Here we see gcc (blue) vs. clang (green) for many different data types and lengths (N). I particular gcc 8.2.1 vs. clang version 7.0.1. Pluses are actual data points, crosses are crashed compilations. As the complexity of the calculation scales with a^N, where a is somewhere in the interval [2,3] we expect the compile time and memory use to scale with that.

We observe that if gcc compiles the code it typically does so faster (almost by a factor of two compared to clang) On the flip side because of gcc's ridicules memory footprint gcc only successfully compiles N<13. Using -fconstexpr-steps=-1 in clang we do get to compile up to N=17 after which we have hit clangs builtin maximum limit for the constexpr step cap.

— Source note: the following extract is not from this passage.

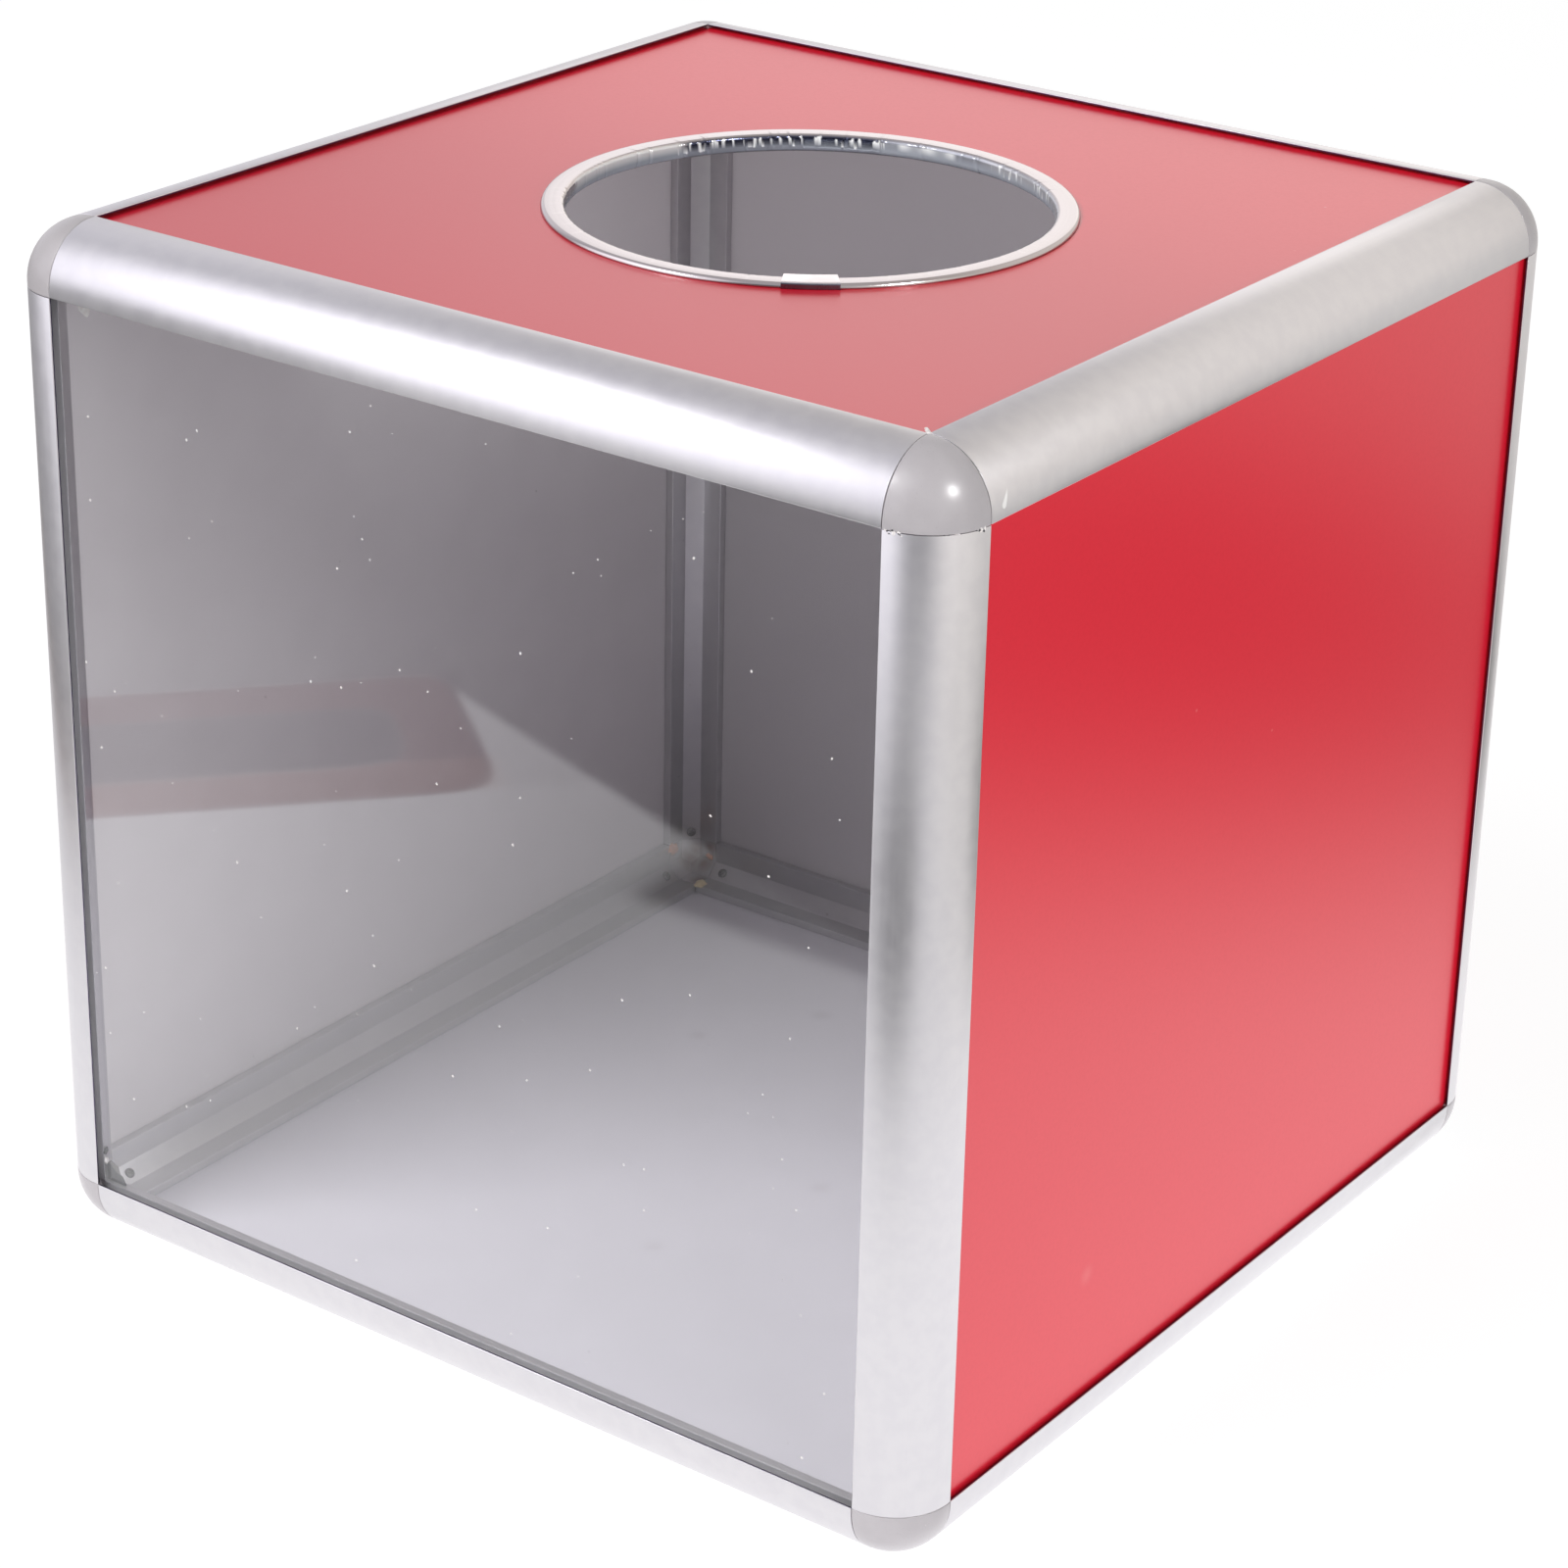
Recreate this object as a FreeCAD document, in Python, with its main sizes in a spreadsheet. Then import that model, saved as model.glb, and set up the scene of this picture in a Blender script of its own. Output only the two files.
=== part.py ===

We also observe that using smaller size types does not measurably change the compilation time or memory usage for both compilers.

There is more

A weird bug/feature in gcc 8.2.1 compiling with the -Wextra flag allows us spy at what the compiler is doing. The -Wextra enables -Wunused-variable, the constexpr on ts.cc:62 seems to cause a branch split which optimizes variables u and v out. In turn -Wunused-variable then reports the variables u and v are unused producing warning messages that tells us how the template variables are called by one another. This way you can see the whole call stack which can be useful as the portrays the whole algorithm neatly. This feature is turned on by compiling with -D__G_SPY__ flag. Here we see an example for for one N=4 walk (the full report is given in the "gcc_comp" file):

ts.cc: In instantiation of ‘static constexpr X walker<X, Y, x, y, n, N>::move(X, Y, Y, const Nodes ...) [with Nodes = {int, int, int, int}; X = unsigned int; Y = int; Y x = 7; Y y = 4; Y n = 3; Y N = 3]’:
ts.cc:65:75:   required from ‘static constexpr X walker<X, Y, x, y, n, N>::move(X, Y, Y, const Nodes ...) [with Nodes = {int, int}; X = unsigned int; Y = int; Y x = 6; Y y = 4; Y n = 2; Y N = 3]’
ts.cc:91:66:   required from ‘static constexpr X walker<X, Y, x, y, n, N>::move(X, Y, Y) [with X = unsigned int; Y = int; Y x = 5; Y y = 4; Y n = 1; Y N = 3]’
ts.cc:111:35:   required from ‘static constexpr X walker<X, Y, x, y, n, N>::move(X) [with X = unsigned int; Y = int; Y x = 4; Y y = 4; Y n = 0; Y N = 3]’
ts.cc:123:70:   required from ‘constexpr saw<X, Y, N>::saw() [with X = unsigned int; Y = int; Y N = 3]’
ts.cc:131:30:   required from ‘saws<X, Y, N>::saws() [with X = unsigned int; Y = int; Y N = 3]’
ts.cc:139:36:   required from here
ts.cc:54:65: warning: parameter ‘u’ set but not used [-Wunused-but-set-parameter]
     template<class...Nodes> static constexpr X move(X z,const Y u,const Y v,const Nodes...nodes)

Basically the walker walked as follows (4,4) -> (4,5) -> (4,6) -> (4,7) where it terminated as the max length was set by N=3. I should probably write a script that extracts all the walkers from here but that is a task for another day :)

Conclusion

To conclude the lessons we learned today can be neatly summarized:

• For gcc 8.2.1 vs. clang version 7.0.1 gcc compiles this heavily recursive algorithm much quicker if it compiles at all
• The memory used by gcc 8.2.1 becomes huge for __N_MAX__>11 (too large to handle for my rusty poor laptop).
• clang version 7.0.1 with the flag -fconstexpr-steps=-1 compiles up to __N_MAX__=17 after which it refuses to compile due to a built in limit.
• Due to some feature/bug in gcc 8.2.1 we can "spy" on the compilation process and see what the compiler (and thus the algorithm) is actually up to.